Beginning with the line that contains "obj.matrix_world = Matrix.Identity(4)" and ending with the line that contains "panel_rise = label_high.z", reproduce each line exactly; include both and add nothing.

Given information:
▬▬▬▬▬▬
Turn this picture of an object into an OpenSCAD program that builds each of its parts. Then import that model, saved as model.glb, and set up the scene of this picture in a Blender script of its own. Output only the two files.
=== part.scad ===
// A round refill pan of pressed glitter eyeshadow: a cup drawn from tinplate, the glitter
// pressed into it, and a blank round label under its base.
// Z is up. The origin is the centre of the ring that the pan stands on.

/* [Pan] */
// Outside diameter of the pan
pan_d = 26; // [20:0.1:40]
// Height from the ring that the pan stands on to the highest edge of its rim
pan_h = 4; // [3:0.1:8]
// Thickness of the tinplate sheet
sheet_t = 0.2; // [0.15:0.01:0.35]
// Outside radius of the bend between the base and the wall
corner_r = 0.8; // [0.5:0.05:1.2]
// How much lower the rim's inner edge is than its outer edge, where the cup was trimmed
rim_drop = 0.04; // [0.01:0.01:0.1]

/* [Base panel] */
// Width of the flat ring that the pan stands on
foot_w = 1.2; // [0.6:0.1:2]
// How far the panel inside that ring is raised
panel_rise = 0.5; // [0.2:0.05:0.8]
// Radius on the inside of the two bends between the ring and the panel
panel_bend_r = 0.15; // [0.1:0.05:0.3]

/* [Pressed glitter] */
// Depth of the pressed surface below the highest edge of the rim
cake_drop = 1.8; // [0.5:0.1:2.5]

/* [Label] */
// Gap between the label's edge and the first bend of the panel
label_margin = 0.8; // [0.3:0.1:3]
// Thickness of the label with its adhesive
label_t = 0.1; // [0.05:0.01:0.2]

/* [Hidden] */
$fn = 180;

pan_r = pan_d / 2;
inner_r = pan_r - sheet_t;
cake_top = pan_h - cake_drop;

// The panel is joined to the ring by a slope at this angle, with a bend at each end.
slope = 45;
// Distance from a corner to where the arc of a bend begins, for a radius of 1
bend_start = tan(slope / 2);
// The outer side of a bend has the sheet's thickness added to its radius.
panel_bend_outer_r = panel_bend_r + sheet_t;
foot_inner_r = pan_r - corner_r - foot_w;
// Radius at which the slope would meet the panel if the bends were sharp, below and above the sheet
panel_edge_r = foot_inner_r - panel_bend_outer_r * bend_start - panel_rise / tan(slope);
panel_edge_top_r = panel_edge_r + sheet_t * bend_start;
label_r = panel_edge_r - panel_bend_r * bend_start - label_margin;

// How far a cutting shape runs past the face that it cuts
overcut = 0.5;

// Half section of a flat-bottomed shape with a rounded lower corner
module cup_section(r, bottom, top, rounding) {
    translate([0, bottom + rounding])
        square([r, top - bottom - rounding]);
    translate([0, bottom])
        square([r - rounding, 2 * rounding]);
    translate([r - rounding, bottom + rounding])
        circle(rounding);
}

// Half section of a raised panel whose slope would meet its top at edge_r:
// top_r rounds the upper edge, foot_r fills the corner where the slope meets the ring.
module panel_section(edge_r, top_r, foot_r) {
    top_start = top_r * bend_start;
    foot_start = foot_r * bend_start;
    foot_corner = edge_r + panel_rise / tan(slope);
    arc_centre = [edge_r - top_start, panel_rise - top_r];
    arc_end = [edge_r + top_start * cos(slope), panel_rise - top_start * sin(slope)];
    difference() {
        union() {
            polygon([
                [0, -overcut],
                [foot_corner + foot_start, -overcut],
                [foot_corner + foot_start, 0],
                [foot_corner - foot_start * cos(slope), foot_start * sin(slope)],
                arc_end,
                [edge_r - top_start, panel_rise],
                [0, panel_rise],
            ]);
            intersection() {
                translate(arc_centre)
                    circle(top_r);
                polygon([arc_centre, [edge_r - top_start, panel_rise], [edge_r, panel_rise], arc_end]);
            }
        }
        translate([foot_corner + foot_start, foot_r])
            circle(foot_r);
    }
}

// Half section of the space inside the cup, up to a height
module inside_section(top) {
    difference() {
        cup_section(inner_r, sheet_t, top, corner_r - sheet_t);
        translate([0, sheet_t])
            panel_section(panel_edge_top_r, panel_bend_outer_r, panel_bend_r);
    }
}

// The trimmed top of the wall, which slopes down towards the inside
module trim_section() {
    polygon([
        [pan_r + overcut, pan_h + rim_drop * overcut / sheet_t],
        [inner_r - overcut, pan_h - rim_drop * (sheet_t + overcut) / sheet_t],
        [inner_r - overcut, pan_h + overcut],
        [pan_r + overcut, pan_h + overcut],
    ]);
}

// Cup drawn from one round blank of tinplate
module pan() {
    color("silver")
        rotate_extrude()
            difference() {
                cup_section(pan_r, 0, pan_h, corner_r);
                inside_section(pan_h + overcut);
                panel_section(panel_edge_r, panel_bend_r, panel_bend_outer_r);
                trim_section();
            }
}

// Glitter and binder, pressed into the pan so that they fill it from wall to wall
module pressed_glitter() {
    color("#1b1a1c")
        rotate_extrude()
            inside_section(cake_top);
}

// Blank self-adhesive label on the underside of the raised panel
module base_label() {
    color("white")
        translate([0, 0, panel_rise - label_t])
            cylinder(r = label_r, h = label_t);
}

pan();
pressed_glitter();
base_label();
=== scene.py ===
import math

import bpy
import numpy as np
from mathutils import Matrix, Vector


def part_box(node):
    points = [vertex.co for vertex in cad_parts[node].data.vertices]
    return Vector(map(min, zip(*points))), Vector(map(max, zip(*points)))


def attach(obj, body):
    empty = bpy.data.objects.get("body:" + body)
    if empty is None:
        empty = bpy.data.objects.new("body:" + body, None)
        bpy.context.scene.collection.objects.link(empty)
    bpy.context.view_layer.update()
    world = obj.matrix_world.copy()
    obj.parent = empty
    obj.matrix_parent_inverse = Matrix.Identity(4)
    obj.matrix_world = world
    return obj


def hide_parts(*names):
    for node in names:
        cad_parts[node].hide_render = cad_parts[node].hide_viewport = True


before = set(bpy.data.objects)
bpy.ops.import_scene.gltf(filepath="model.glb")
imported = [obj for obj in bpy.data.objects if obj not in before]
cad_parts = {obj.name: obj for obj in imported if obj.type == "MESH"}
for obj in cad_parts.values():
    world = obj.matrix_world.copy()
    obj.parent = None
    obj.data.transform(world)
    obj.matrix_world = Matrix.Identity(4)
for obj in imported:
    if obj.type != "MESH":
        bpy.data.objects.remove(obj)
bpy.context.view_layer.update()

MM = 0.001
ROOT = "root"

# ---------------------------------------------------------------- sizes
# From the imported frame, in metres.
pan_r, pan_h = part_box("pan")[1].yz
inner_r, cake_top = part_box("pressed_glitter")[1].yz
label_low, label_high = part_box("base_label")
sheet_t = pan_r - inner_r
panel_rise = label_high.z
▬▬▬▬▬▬
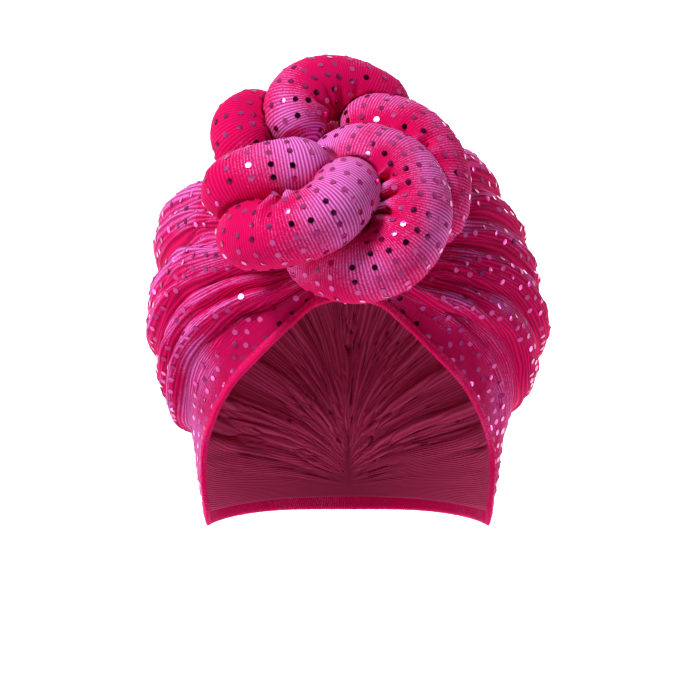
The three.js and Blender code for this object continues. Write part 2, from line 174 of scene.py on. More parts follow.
▬▬▬▬▬▬
Right answer:
    obj.matrix_world = Matrix.Identity(4)
for obj in imported:
    if obj.type != "MESH":
        bpy.data.objects.remove(obj)
bpy.context.view_layer.update()

MM = 0.001
ROOT = "root"

# ---------------------------------------------------------------- sizes
# From the imported frame, in metres.
pan_r, pan_h = part_box("pan")[1].yz
inner_r, cake_top = part_box("pressed_glitter")[1].yz
label_low, label_high = part_box("base_label")
sheet_t = pan_r - inner_r
panel_rise = label_high.z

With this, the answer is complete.